On December 29, 2023 the National People’s Congress revised and approved the sixth amendment to the Company Law of the People’s Republic of China, following many years of deliberation. According to the latest revision of the Company Law, the sixth amendment contributes 112 newly added or revised articles. These amendments address significant aspects, including corporate governance, capital contribution, management responsibilities. Coming into effect on July 1, 2024, these amendments have made notable revisions to the governance structure, specifically the powers and composition of the board of directors.

The functions and powers of the board of directors are organized into three categories: statutory, those prescribed in the Articles of Association and authorized powers granted by the shareholders’ meeting. Whilst these functions and powers mostly remain the same, one modification aligns with the adjustments made to the shareholders’ meeting, as the board of directors is no longer tasked with formulating the company’s annual financial budget plan and final accounts plan. However, unlike the shareholders’ meeting, the board of directors maintain the power to determine the company’s operating plans and investment proposals. Similarly, the board of directors are now empowered to exercise specific functions authorized by the shareholders’ meeting, such as the issuance of bonds.

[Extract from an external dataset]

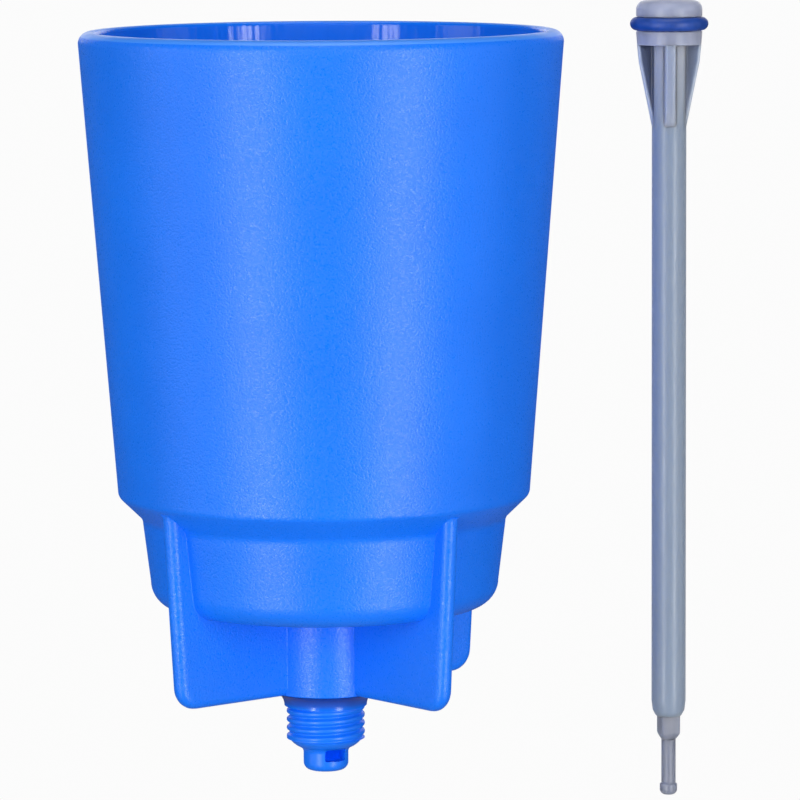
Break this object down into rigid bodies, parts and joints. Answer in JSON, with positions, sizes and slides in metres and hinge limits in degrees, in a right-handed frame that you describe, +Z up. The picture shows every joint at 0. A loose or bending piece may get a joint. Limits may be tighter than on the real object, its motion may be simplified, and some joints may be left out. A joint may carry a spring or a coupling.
{
  "type": "fuel sampler cup",
  "caption": "Stepped, finned plastic cup with a threaded drain spigot and a separate long sealing probe that plugs into its floor to open a fuel drain.",
  "frame": {"origin": "on the cup's axis, in the plane of the boss's underside where the drain spigot starts, level with the bottoms of the fins", "axes": "+Z up the cup's axis towards its mouth, +X from the cup towards the probe that stands beside it, -Y towards the front"},
  "size_m": [0.1038, 0.08, 0.141],
  "materials": {
    "cup_blue": "fine spark-grained blue moulding, glossy inside",
    "probe_natural": "natural translucent bluish grey moulding, satin",
    "seal_blue": "smooth royal blue rubber"
  },
  "bodies": {
    "cup": {"cup_shell": "cup_blue", "fin_rear_right": "cup_blue", "fin_rear_left": "cup_blue", "fin_front_left": "cup_blue", "fin_front_right": "cup_blue", "socket_boss": "cup_blue", "spigot_collar": "cup_blue", "spigot_thread": "cup_blue", "spigot_tip": "cup_blue"},
    "probe": {"probe_head": "probe_natural", "probe_seal": "seal_blue", "probe_webs": "probe_natural", "probe_stem": "probe_natural", "probe_shoulder": "probe_natural", "probe_pin": "probe_natural"}
  },
  "joints": [
    {"name": "probe_turn", "type": "hinge", "parent": "cup", "child": "probe", "pos_m": [0.02867, 0, 0.09], "axis": [0, -1, 0], "range_deg": [0, 180]}
  ]
}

The 2023 amendments allow small enterprises, determined by the company’s small scale or limited number of shareholders, to appoint a sole director to execute the responsibilities of the entire board of directors, regardless of being a limited liability company (LLC) or a joint stock company (JSC). Moreover, the provisions redefine the composition of the board, removing the previous upper limit on the number of directors but comprising of at least three directors for both LLCs and JSCs. Furthermore, employee representation on boards, while generally optional, becomes mandatory in wholly state-owned companies and companies with a significant employee count of no less than 300 employees and no employee representative on the supervisory board.